Notice of Offer to Purchase for Cash
All Outstanding Shares of Common Stock
of
AMATI COMMUNICATIONS CORPORATION
at
$20.00 NET PER SHARE
by
DSL ACQUISITION CORPORATION
a direct wholly owned subsidiary of
TEXAS INSTRUMENTS INCORPORATED
DSL Acquisition Corporation (the "Purchaser"), a Delaware corporation
and a direct wholly owned subsidiary of Texas Instruments Incorporated, a
Delaware corporation ("Parent"), is offering to purchase all outstanding shares
of common stock, par value $.20 per share (the "Shares"), of Amati
Communications Corporation, a Delaware corporation (the "Company"), at $20.00
per Share, net to the seller in cash, without interest, upon the terms and
subject to the conditions set forth in the Offer to Purchase dated November 25,
1997 (the "Offer to Purchase") and in the related Letter of Transmittal (which,
together with any amendments or supplements, collectively constitute the
"Offer").
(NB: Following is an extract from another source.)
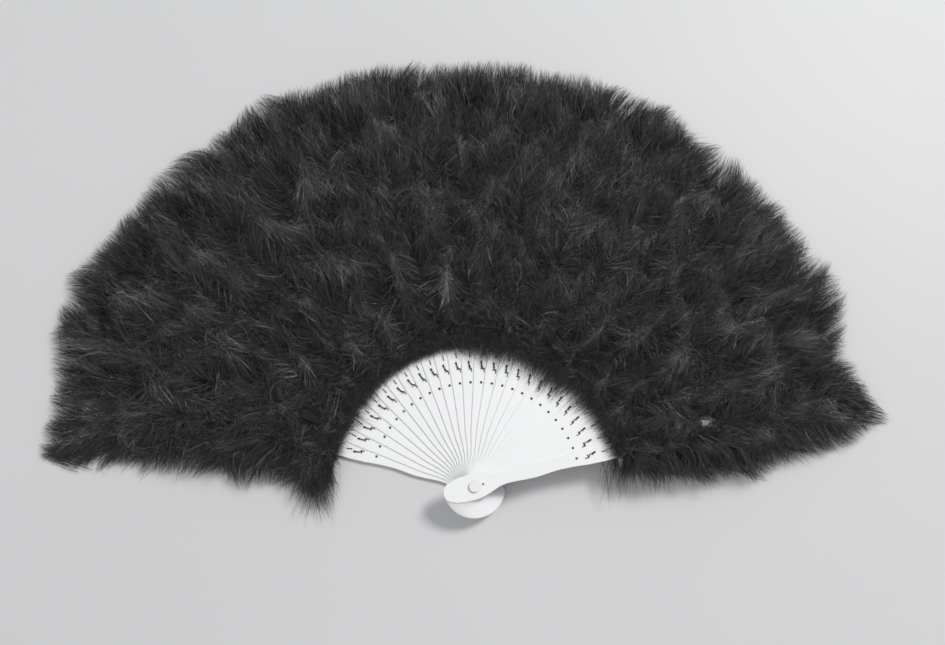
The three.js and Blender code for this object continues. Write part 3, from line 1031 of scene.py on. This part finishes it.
def make_gate_mark(leaf, material):
    turn = np.arange(GATE_SIDES) * FULL_TURN / GATE_SIDES
    x = GATE_RADIUS * np.cos(turn)
    y = GATE_DISTANCE + GATE_RADIUS * np.sin(turn)
    loops = [np.stack([x, y, np.full(GATE_SIDES, leaf.blade_high - depth)], -1) for depth in GATE_DEPTH]
    shell = Shell()
    shell.add_skin(np.stack(loops))
    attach(shell.to_object("gate_mark", leaf, [material]), leaf.body)


def put(node, **values):
    """Sets a node's sockets, whose names have _ for a space here, or else its properties."""
    for name, value in values.items():
        socket = name.replace("_", " ")
        if socket in node.inputs:
            node.inputs[socket].default_value = value
        else:
            setattr(node, name, value)
    return node


class Nodes:
    """Short calls that build a material's or a world's nodes round its own shader."""

    def __init__(self, owner):
        owner.use_nodes = True
        self.owner = owner
        self.tree = owner.node_tree
        self.output = next(node for node in self.tree.nodes if node.type.startswith("OUTPUT"))
        self.shader = self.output.inputs["Surface"].links[0].from_node

    def add(self, kind, **values):
        return put(self.tree.nodes.new(kind), **values)

    def link(self, output, target):
        self.tree.links.new(output, target)

    def shade(self, socket, output):
        self.link(output, self.shader.inputs[socket])

    def join(self, node, *outputs):
        """Links outputs to a node's first sockets, and gives its own output."""
        for target, output in zip(node.inputs, outputs):
            self.link(output, target)
        return node.outputs[0]

    def ramp(self, value, *stops):
        node = self.add("ShaderNodeValToRGB")
        elements = node.color_ramp.elements
        while len(elements) < len(stops):
            elements.new(0.5)
        for element, (position, colour) in zip(elements, stops):
            element.position = position
            element.color = (*colour, 1.0)
        return self.join(node, value)

    def pattern(self, kind, **values):
        place = self.add("ShaderNodeTexCoord")
        node = self.add(kind, **values)
        self.link(place.outputs["Object"], node.inputs["Vector"])
        return node.outputs["Fac"]

    def noise(self, scale, detail=3.0):
        return self.pattern("ShaderNodeTexNoise", Scale=scale, Detail=detail)

    def remap(self, value, low, high, start=0.0, end=1.0, **options):
        node = self.add(
            "ShaderNodeMapRange", From_Min=start, From_Max=end, To_Min=low, To_Max=high, **options)
        return self.join(node, value)

    def product(self, first, second):
        node = self.add("ShaderNodeMix", data_type="RGBA", blend_type="MULTIPLY", Factor=1.0)
        self.link(first, node.inputs[6])
        self.link(second, node.inputs[7])
        return node.outputs[2]

    def math(self, operation, first, second):
        return self.join(self.add("ShaderNodeMath", operation=operation), first, second)

    def background_rays(self):
        """One for the rays that show the background: from the camera, reflected or let through."""
        rays = self.add("ShaderNodeLightPath").outputs
        reflected = self.math("MAXIMUM", rays["Is Camera Ray"], rays["Is Glossy Ray"])
        return self.math("MAXIMUM", reflected, rays["Is Transmission Ray"])

    def show_instead(self, other, share):
        """Shows another shader instead of the first one, as far as a share goes."""
        mix = self.add("ShaderNodeMixShader")
        shown = self.join(mix, share, self.shader.outputs[0], other.outputs[0])
        self.link(shown, self.output.inputs["Surface"])


def grey(value, warmth=0.0):
    return (value * (1 + warmth), value, value * (1 - warmth))


def marabou_material(name, shine, sheen):
    """Black that is lighter by a strand's own tone and toward its tip, with glints along it."""
    nodes = Nodes(bpy.data.materials.new(name))
    place = nodes.add("ShaderNodeUVMap", uv_map=UV_MAP).outputs["UV"]
    parts = nodes.add("ShaderNodeSeparateXYZ")
    nodes.join(parts, place)
    tone = nodes.ramp(
        parts.outputs["X"],
        (0.00, grey(0.004)), (0.10, grey(0.008, -0.02)), (0.35, grey(0.022, -0.02)),
        (0.60, grey(0.056, -0.02)), (0.85, grey(0.200, -0.015)), (1.00, grey(0.460, -0.01)),
    )
    pace = nodes.add("ShaderNodeVectorMath", operation="MULTIPLY")
    pace.inputs[1].default_value = GLINT_PACE
    glints = nodes.add("ShaderNodeTexNoise", Scale=1.0, Detail=1.0)
    glint = nodes.join(glints, nodes.join(pace, place))
    tone = nodes.product(tone, nodes.remap(glint, *GLINT_RANGE, *GLINT_NOISE))
    along = nodes.ramp(parts.outputs["Y"], (0.0, grey(0.55)), (0.5, grey(0.85)), (1.0, grey(1.0)))
    nodes.shade("Base Color", nodes.product(tone, along))
    nodes.shade("Roughness", nodes.remap(parts.outputs["Y"], low=0.72, high=0.5))
    put(nodes.shader, Sheen_Weight=sheen, Sheen_Roughness=0.45, Specular_IOR_Level=shine)
    put(nodes.shader, Sheen_Tint=(0.68, 0.69, 0.72, 1.0))
    return nodes.owner


def plastic_material(name):
    """Plastic with slow changes of colour and gloss, and a fine grain."""
    dark, light, warmth, low, high, grain = PLASTICS[name]
    nodes = Nodes(bpy.data.materials.new(name))
    stops = (0.3, grey(dark, warmth)), (0.7, grey(light, warmth))
    nodes.shade("Base Color", nodes.ramp(nodes.noise(scale=9.0), *stops))
    nodes.shade("Roughness", nodes.remap(nodes.noise(scale=60.0), low, high))
    bump = nodes.add("ShaderNodeBump", Strength=0.12, Distance=0.0004)
    nodes.link(nodes.noise(grain, detail=4.0), bump.inputs["Height"])
    nodes.shade("Normal", bump.outputs["Normal"])
    put(nodes.shader, Specular_IOR_Level=0.45)
    return nodes.owner


def thread_material():
    nodes = Nodes(bpy.data.materials.new("binding_thread"))
    twist = nodes.pattern("ShaderNodeTexWave", Scale=900.0, Distortion=1.5)
    nodes.shade("Base Color", nodes.ramp(twist, (0.0, grey(0.006)), (1.0, grey(0.03))))
    nodes.shade("Roughness", nodes.remap(twist, low=0.85, high=0.65))
    put(nodes.shader, Specular_IOR_Level=0.3, Sheen_Weight=0.1)
    return nodes.owner


def floor_material():
    """Pale floor that takes the object's shadow, and turns into the backdrop far from it."""
    nodes = Nodes(bpy.data.materials.new("pale_floor"))
    colour = nodes.ramp(nodes.noise(scale=1.3), (0.3, (0.62, 0.62, 0.625)), (0.7, (0.65, 0.65, 0.655)))
    nodes.shade("Base Color", colour)
    nodes.shade("Roughness", nodes.remap(nodes.noise(scale=3.0), low=0.5, high=0.6))
    put(nodes.shader, Specular_IOR_Level=0.3)
    place = nodes.add("ShaderNodeTexCoord")
    distance = nodes.add("ShaderNodeVectorMath", operation="LENGTH")
    nodes.link(place.outputs["Object"], distance.inputs[0])
    far = nodes.remap(
        distance.outputs["Value"], 0.0, 1.0, *FLOOR_FADE, interpolation_type="SMOOTHSTEP")
    seen = nodes.math("MULTIPLY", far, nodes.background_rays())
    nodes.show_instead(nodes.add("ShaderNodeEmission", Color=BACKDROP), seen)
    return nodes.owner


def make_floor():
    signs = ((-1, -1), (1, -1), (1, 1), (-1, 1))
    corners = [(x * FLOOR_HALF, y * FLOOR_HALF, -FLOOR_DEPTH) for x, y in signs]
    mesh = bpy.data.meshes.new("floor")
    mesh.from_pydata(corners, [], [(0, 1, 2, 3)])
    mesh.materials.append(floor_material())
    new_object("floor", mesh)


def make_world():
    """Even light on the object, and a pale backdrop for what the camera and reflections see."""
    nodes = Nodes(bpy.data.worlds.new("studio"))
    put(nodes.shader, Color=WORLD_COLOUR, Strength=WORLD_LIGHT)
    backdrop = nodes.add("ShaderNodeBackground", Color=BACKDROP)
    nodes.show_instead(backdrop, nodes.background_rays())
    bpy.context.scene.world = nodes.owner


def make_lamps():
    for name, place, size, power in LAMPS:
        data = bpy.data.lights.new(name, "AREA")
        data.size = size
        data.energy = power
        lamp = new_object(name, data)
        lamp.location = place
        lamp.rotation_euler = (LAMP_AIM - Vector(place)).to_track_quat("-Z", "Y").to_euler()
        lamp.visible_camera = False


def make_camera():
    """The photograph's camera, found from the lens and the pixel that lies straight below it."""
    x, y = ((pixel - size / 2) / FOCAL_PIXELS for pixel, size in zip(NADIR_PIXEL, PHOTO_SIZE))
    straight_down = Vector((x, y, 1.0)).normalized()
    right = Vector((1.0, 0.0, 0.0))
    right = (right - straight_down * straight_down.x).normalized()
    picture_up = -straight_down.cross(right)
    turn = Matrix((right, picture_up, -straight_down)) @ Matrix.Diagonal((1, -1, -1))
    turn = Matrix.Rotation(math.radians(FAN_TURN_DEG), 3, "Z") @ turn
    data = bpy.data.cameras.new("camera")
    data.lens = FOCAL_PIXELS / PHOTO_SIZE[0] * data.sensor_width
    data.clip_end = CAMERA_SIGHT
    camera = new_object("camera", data)
    camera.matrix_world = Matrix.Translation(Vector(CAMERA_PLACE) * MM) @ turn.to_4x4()
    bpy.context.scene.camera = camera


def dress_solids():
    """Gives every solid of the frame that stays in view its plastic."""
    white = plastic_material("moulded_white_plastic")
    bright = plastic_material("turned_white_plastic")
    for name, node in frame["nodes"].items():
        material = white if name.startswith(("stave", "guard")) else bright
        for slot in node.material_slots:
            slot.material = material


make_camera()
make_floor()
make_world()
make_lamps()
dress_solids()
marabou = [
    marabou_material("marabou_barbs", shine=0.4, sheen=0.08),
    marabou_material("marabou_down", shine=0.1, sheen=0.0),
]
thread = thread_material()
leaves = [Leaf(index) for index in range(LEAF_COUNT)]
for leaf in leaves:
    make_fluff(leaf, marabou)
    make_stitch(leaf, thread)
make_gate_mark(leaves[-1], plastic_material("sprue_scar"))

bpy.context.scene.view_settings.view_transform = "Standard"

bpy.context.view_layer.update()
Following the consummation of the Offer, the Purchaser intends to
effect the "Merger" described below.
THE OFFER AND WITHDRAWAL RIGHTS WILL EXPIRE
AT 12:00 MIDNIGHT, NEW YORK CITY TIME,
ON TUESDAY, DECEMBER 23, 1997, UNLESS THE OFFER IS EXTENDED.
2
THE OFFER IS CONDITIONED UPON, AMONG OTHER THINGS, THERE BEING VALIDLY
TENDERED AND NOT WITHDRAWN PRIOR TO THE EXPIRATION OF THE OFFER, THAT NUMBER OF
SHARES WHICH, TOGETHER WITH ANY SHARES BENEFICIALLY OWNED BY PARENT OR THE
PURCHASER, REPRESENT AT LEAST A MAJORITY OF THE SHARES OUTSTANDING ON A FULLY
DILUTED BASIS. THE OFFER IS ALSO SUBJECT TO OTHER TERMS AND CONDITIONS SET
FORTH IN THE OFFER TO PURCHASE, INCLUDING, WITHOUT LIMITATION, THE EXPIRATION
OR TERMINATION OF ALL WAITING PERIODS UNDER THE HART-SCOTT-RODINO ANTITRUST
IMPROVEMENTS ACT OF 1976, AS AMENDED.
The Offer is being made pursuant to an Agreement and Plan of Merger,
dated as of November 19, 1997 (the "Merger Agreement"), by and among the
Company, Parent and the Purchaser. The Merger Agreement provides, among other
things, that following the consummation of the Offer and the satisfaction or
waiver of the other conditions set forth in the Merger Agreement, the Purchaser
will be merged with and into the Company (the "Merger"). Following the Merger,
the Company will continue as the surviving corporation and will be a direct
wholly owned subsidiary of Parent. At the effective time of the Merger, each
outstanding Share (other than Shares owned by Parent, the Purchaser or any
other wholly owned subsidiary of Parent and Shares held by stockholders who
have demanded and perfected dissenter's rights under Delaware law) will be
converted automatically into the right to receive the per Share price paid in
the Offer in cash, without interest.
THE BOARD OF DIRECTORS OF THE COMPANY HAS UNANIMOUSLY APPROVED THE
MERGER AGREEMENT, THE OFFER AND THE MERGER, HAS DETERMINED THAT THE OFFER AND
THE MERGER ARE FAIR TO AND IN THE BEST INTERESTS OF THE STOCKHOLDERS OF THE
COMPANY AND UNANIMOUSLY RECOMMENDS THAT STOCKHOLDERS ACCEPT THE OFFER AND
TENDER THEIR SHARES PURSUANT TO THE OFFER.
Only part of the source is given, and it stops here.